Tuttavia, una crescente tendenza all’islamismo si sta comunque verificando nel Paese per il tramite del partito Ennahda ossia “Movimento della Rinascita”, oggi più moderato che in passato, ma comunque legato ad una visione molto più fondamentalista dello stato e potrebbe essere tale tendenza ad aver portato, il 17 Aprile 2023, all’arresto di Rāshid al-Ghannūshī, guida del partito di opposizione accusato di terrorismo per aver affermato in un video che “la politica senza Islam è un progetto di guerra civile”. Parole che pesano e preoccupano maggiormente in una situazione di profonda instabilità.

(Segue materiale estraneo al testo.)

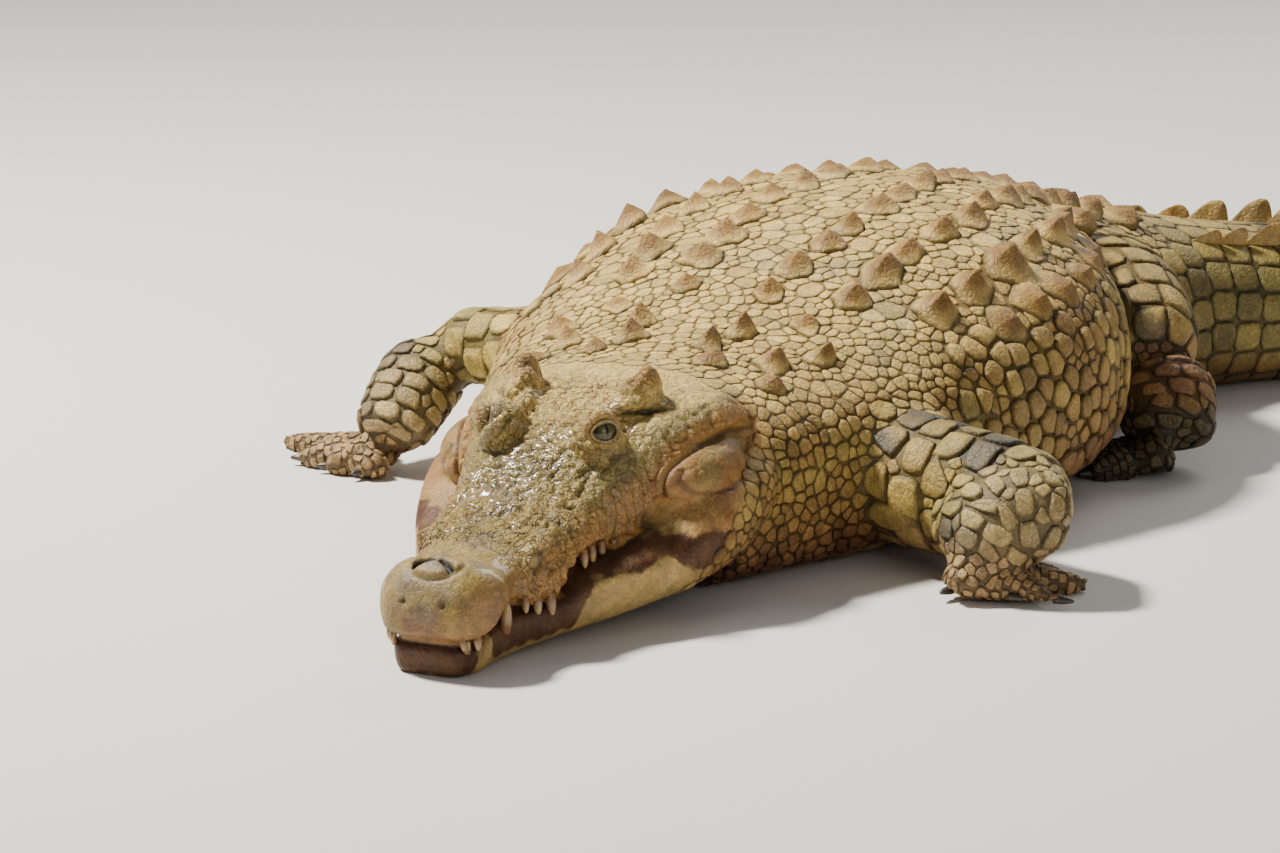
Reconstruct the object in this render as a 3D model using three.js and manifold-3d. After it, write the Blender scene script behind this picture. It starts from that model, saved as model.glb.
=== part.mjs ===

Occorre quindi capire quale sia il progetto del Presidente Saied sia quello di  restaurare un regime dittatoriale stile Ben Ali oppure salvare sinceramente la Tunisia dal default economico e da possibili svolte islamiste che già sono risultate destabilizzanti in altri Paesi. Per farlo non sarà sufficiente accentrare i poteri politici, ma saranno necessarie riforme volte a contenere la spesa pubblica, a limitare la corruzione, a sviluppare maggiori investimenti stranieri e l’imprenditorialità locale, nonché lo sblocco di un prestito di 2 miliardi di dollari ca da parte del Fondo monetario internazionale e per il quale il 13 Aprile il Ministro degli Esteri Tajani, a seguito di un incontro con il collega tunisino Nabil Ammar, aveva twittato “Lavoriamo per sbloccare negoziato con il FMI

La Tunisia è il Paese africano più vicino all’Italia, del quale siamo il primo partner commerciale, di grande importanza strategica, nonché fondamentale anche per il nostro approvvigionamento energetico dall’Algeria. L’Italia non può permettersi un altro Paese instabile di fronte alle proprie coste e dovrà forse mostrare maggiore sostegno per scongiurare un collasso  che metterebbe a rischio le nostre fonti energetiche (il gasdotto Enrico Mattei passa da lì) e che aprirebbe la strada all’instabilità nel controllo dei flussi migratori i quali nel 2022, tramite le rotte tunisine, che hanno già consentito l’accesso irregolare a circa 30mila clandestini.